Data WHO menunjukkan, secara global, lebih dari 250 juta orang hidup dengan infeksi hepatitis B kronis dan hampir 900.000 orang tiap tahun meninggal karena penyakit ini. Sementara itu, hepatitis C menginfeksi sekiar 71 juta orang dan merenggut nyawa 399.000 orang setiap tahun.
David mengatakan, pemeriksaan yang dilakukan terhadap 2,57 juta ibu hamil dari 34 provinsi di Indonesia pada tahun 2019 dan menemukan 1,8 persen memiliki HBsAg positif. ”Ini artinya, kalau angka kelahiran sekiar 5 juta per tahun, maka hampir 47.000 ibu hamil berpotensi menularkan virus hepatitis B pada bayinya.
”Minimal sekitar 28.000 bayi menderita hepatitis B dengan risiko menjadi kronis dan selama hidupnya infeksius. Hal ini berarti endemisitas akan terus terjadi,” kata David.
Pandemi Covd-19 atau penyakit yang disebabkan virus korona tipe baru telah menunjukkan ada masalah dalam program kesehatan, serta ketahanan masyarakat di sektor kesehatan masih rapuh, khususnya hepatitis.
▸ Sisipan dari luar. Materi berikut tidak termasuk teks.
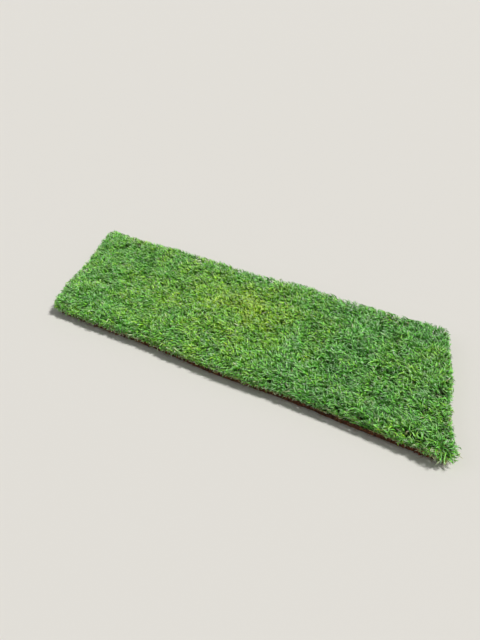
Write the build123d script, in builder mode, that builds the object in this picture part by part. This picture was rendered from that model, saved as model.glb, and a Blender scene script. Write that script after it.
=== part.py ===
from build123d import *
import math
import os

# A strip of turf as it lies once unrolled: a mat of soil bound by roots, with the grass growing on it.
# X runs along the strip, Y across it and Z up. The origin is on the ground, under the strip's middle.

# The cut mat, in millimetres
strip_length = 1420.0  # along a long edge, from end cut to end cut
strip_width = 500.0
mat_thickness = 22.0
end_skew = 180.0  # how far each end cut slants along the strip over its width
cut_corner_radius = 14.0  # the mat's four upright corners
base_edge_radius = 4.0  # worn edge round the underside

# The grass on it
grass_height = 38.0  # mean height above the mat
overhang = 9.0  # how far the blades lean out past the mat
grass_corner_radius = 26.0
crown_radius = 17.0  # rounded shoulder where the outer blades splay
crown_room = 0.8  # from the highest mound up to where the shoulder would end

# How the cut edges stray from straight lines
side_stray = 4.5
side_waves = 2.5
end_stray = 7.0
end_waves = 1.0
points_per_wave = 4
wave_starts = (0.05, 0.55, 0.40, 0.30)  # share of a wave: front, right end, back, left end

# The slow rise and fall of the grass
roll_height = 2.2
roll_length = 520.0  # from crest to crest along the strip
roll_breadth = 640.0  # from crest to crest across it
roll_crest = (-75.0, -50.0)
drift_height = 1.4
drift_length = 1040.0  # a longer wave that runs across the strip at 45 degrees

# The mounds of thicker growth on it
mound_height = 2.8
mound_length = 190.0  # from crest to crest along a row
mound_breadth = 170.0  # from row to row
mound_slant = 0.3  # how far a row strays sideways over its run


def corner(along, across, grow):
    """A corner of the strip, moved out by grow: along is 1 at the right end, across is 1 at the back."""
    y = across * (strip_width / 2 + grow)
    slant = math.hypot(end_skew, strip_width) / strip_width
    x = along * (strip_length / 2 + grow * slant) - end_skew * y / strip_width
    return Vector(x, y)


def cut_edge(start, end, stray, waves, wave_start):
    """Points of one cut edge, which strays from the straight line between its two corners."""
    run = end - start
    outward = Vector(run.Y, -run.X).normalized()
    count = max(points_per_wave, round(waves * points_per_wave) + 1)
    points = []
    for step in range(count + 1):
        share = step / count
        swing = math.sin(2 * math.pi * (waves * share + wave_start)) * math.sin(math.pi * share)
        points.append(start + run * share + outward * (stray * swing))
    return points


def strip_outline(grow):
    """The strip seen from above, anticlockwise from the front left corner, grown by grow."""
    corners = [corner(along, across, grow) for along, across in ((-1, -1), (1, -1), (1, 1), (-1, 1))]
    edges = ((side_stray, side_waves), (end_stray, end_waves)) * 2
    with BuildLine() as outline:
        for number, (stray, waves) in enumerate(edges):
            start = corners[number]
            end = corners[(number + 1) % len(corners)]
            Spline(*cut_edge(start, end, stray, waves, wave_starts[number]))
    return outline.line


def grass_top(x, y):
    """Height of the blade tips over the ground at a point of the strip."""
    along = math.cos(2 * math.pi * (x - roll_crest[0]) / roll_length)
    across = math.cos(2 * math.pi * (y - roll_crest[1]) / roll_breadth)
    drift = math.sin(2 * math.pi * (x + y) / drift_length)
    mound_along = math.cos(2 * math.pi * (x + mound_slant * y) / mound_length)
    mound_across = math.cos(2 * math.pi * (y - mound_slant * x) / mound_breadth)
    swell = roll_height * along * across + drift_height * drift + mound_height * mound_along * mound_across
    return mat_thickness + grass_height + swell


def evenly(half, spacing):
    """Places from -half to half, about as far apart as spacing."""
    count = 2 * math.ceil(half / spacing)
    return [half * (2 * step / count - 1) for step in range(count + 1)]


# Soil and roots, cut square at the sides
with BuildPart() as soil_mat:
    with BuildSketch(Plane.XY):
        add(strip_outline(0))
        make_face()
    extrude(amount=mat_thickness)
    fillet(soil_mat.edges().filter_by(Axis.Z), radius=cut_corner_radius)
    base_edges = soil_mat.faces().sort_by(Axis.Z)[0].edges()
    fillet(base_edges, radius=min(base_edge_radius, mat_thickness / 2, cut_corner_radius / 2))
soil_mat.part.label = "soil_mat"

# The rise and fall of the grass, as the top of a slab larger than the strip
point_spacing = min(mound_length, mound_breadth) / points_per_wave
half_span = corner(1, -1, overhang).X + point_spacing
half_breadth = strip_width / 2 + overhang + point_spacing
rows = [
    [Vector(x, y, grass_top(x, y)) for x in evenly(half_span, point_spacing)]
    for y in evenly(half_breadth, point_spacing)
]
with BuildPart() as rolling_slab:
    rolling_top = Face.make_surface_from_array_of_points(rows)
    extrude(rolling_top, amount=mat_thickness + grass_height, dir=(0, 0, -1))

# Grass, seated on the whole mat and standing out past its edges
shoulder_end = max(point.Z for row in rows for point in row) + crown_room
with BuildPart() as grass_sward:
    with BuildSketch(Plane.XY.offset(mat_thickness)):
        add(strip_outline(overhang))
        make_face()
    extrude(amount=shoulder_end - mat_thickness)
    fillet(grass_sward.edges().filter_by(Axis.Z), radius=grass_corner_radius)
    shoulder_edges = grass_sward.faces().sort_by(Axis.Z)[-1].edges()
    fillet(shoulder_edges, radius=min(crown_radius, 0.8 * grass_height, 0.8 * grass_corner_radius))
    add(rolling_slab.part, mode=Mode.INTERSECT)
grass_sward.part.label = "grass_sward"

os.makedirs("parts", exist_ok=True)
export_step(soil_mat.part, "parts/soil_mat.step")
export_step(grass_sward.part, "parts/grass_sward.step")
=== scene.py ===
import math

import bmesh
import bpy
import numpy as np
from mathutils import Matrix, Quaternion, Vector, noise
from mathutils.bvhtree import BVHTree


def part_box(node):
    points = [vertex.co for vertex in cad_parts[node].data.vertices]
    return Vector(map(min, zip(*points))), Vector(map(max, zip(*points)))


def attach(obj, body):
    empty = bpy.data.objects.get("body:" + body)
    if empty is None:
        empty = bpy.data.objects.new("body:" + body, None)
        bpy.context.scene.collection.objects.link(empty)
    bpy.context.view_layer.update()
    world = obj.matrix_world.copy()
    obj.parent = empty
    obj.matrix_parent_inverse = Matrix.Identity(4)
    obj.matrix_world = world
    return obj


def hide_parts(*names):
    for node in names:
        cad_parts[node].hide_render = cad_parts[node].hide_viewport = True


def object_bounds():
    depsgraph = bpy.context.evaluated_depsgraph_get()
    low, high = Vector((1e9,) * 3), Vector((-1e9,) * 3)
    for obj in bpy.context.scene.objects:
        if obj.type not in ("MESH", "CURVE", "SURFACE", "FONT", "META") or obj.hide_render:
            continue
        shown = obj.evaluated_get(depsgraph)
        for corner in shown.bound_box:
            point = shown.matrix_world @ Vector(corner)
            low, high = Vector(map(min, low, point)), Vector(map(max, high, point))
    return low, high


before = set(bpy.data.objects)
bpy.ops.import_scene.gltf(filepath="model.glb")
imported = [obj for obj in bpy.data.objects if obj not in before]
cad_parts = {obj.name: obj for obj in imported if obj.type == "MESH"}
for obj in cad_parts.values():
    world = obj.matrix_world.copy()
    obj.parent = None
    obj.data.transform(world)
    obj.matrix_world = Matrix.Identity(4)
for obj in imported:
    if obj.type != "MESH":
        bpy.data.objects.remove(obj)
cad_low, cad_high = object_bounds()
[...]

Karena itu, berbagai persoalan kesehatan mesti segera dibenahi.
”Perlu diterapkan strategi, yaitu pendekatan mikroeliminasi hepatitis karena penyakit ini memiliki populasi khusus yang rentan, di antaranya ibu hamil, anak yang belum diimunisasi, tenaga kesehatan, hingga suku terasing. Kita harus mengeliminasi kelompok rentan ini satu per satu,” katanya.
Dampak pandemi
David memaparkan, upaya elimisi hepatitis secara global saat ini terhambat dengan terjadinya pandemi Covid-19. ”Mulai dari Argentina, Thailand, Eropa, hingga Rusia melaporkan adanya gangguan dalam upaya menangani hepatitis ataupaun penyakit lain, seperti HIV. Indonesia juga mengalami hal ini,” tuturnya.
Gangguan ini terjadi karena kunjungan pasien ke fasilitas pengobatan tertunda sehingga keberlangsungan pengobatan terkendala. Selain itu, pelayanan kesehatan terganggu karena pembatasan mobilitas, masalah alat pelindung diri, dan dialihkannyas sebagian ruang perawatan maupun sumber daya untuk menangani Covid-19.
Direktur Pencegahan dan Pengendalian Penyakit Menular Langsung Kemenkes Wiendra Waworuntu memaparkan, ibu hamil yang periksa dini hepatitis B terus bertambah tiap tahun. Dalam periode tahun 2015-2019, terjadi peningkatan sekitar 60 persen.
Namun, setelah pandemi Covid-19, terjadi penurunan drastis. Menurut dia, pada Maret-April tahun 2020, jumlah ibu hamil yang periksa dini hepatitis B turun 42 persen dibandingkan periode sama tahun sebelumnya. Bahkan, selama Mei-Juni penurunannya 72 persen dibandingkan tahun sebelumnya.
Sementara itu, periksa dini hepatitis C pada tahun Januari-Febuari 2020 turun 53 persen dibandingkan tahun sebelumnya. Adapun periode Maret-April 2020 periksa dini tersebut turun 66 persen dibandingkan tahun sebelumnya. ”Situasi ini kemungkinan disebabkan ibu hamil takut ke rumah sakit selama pandemi ini,” ujarnya.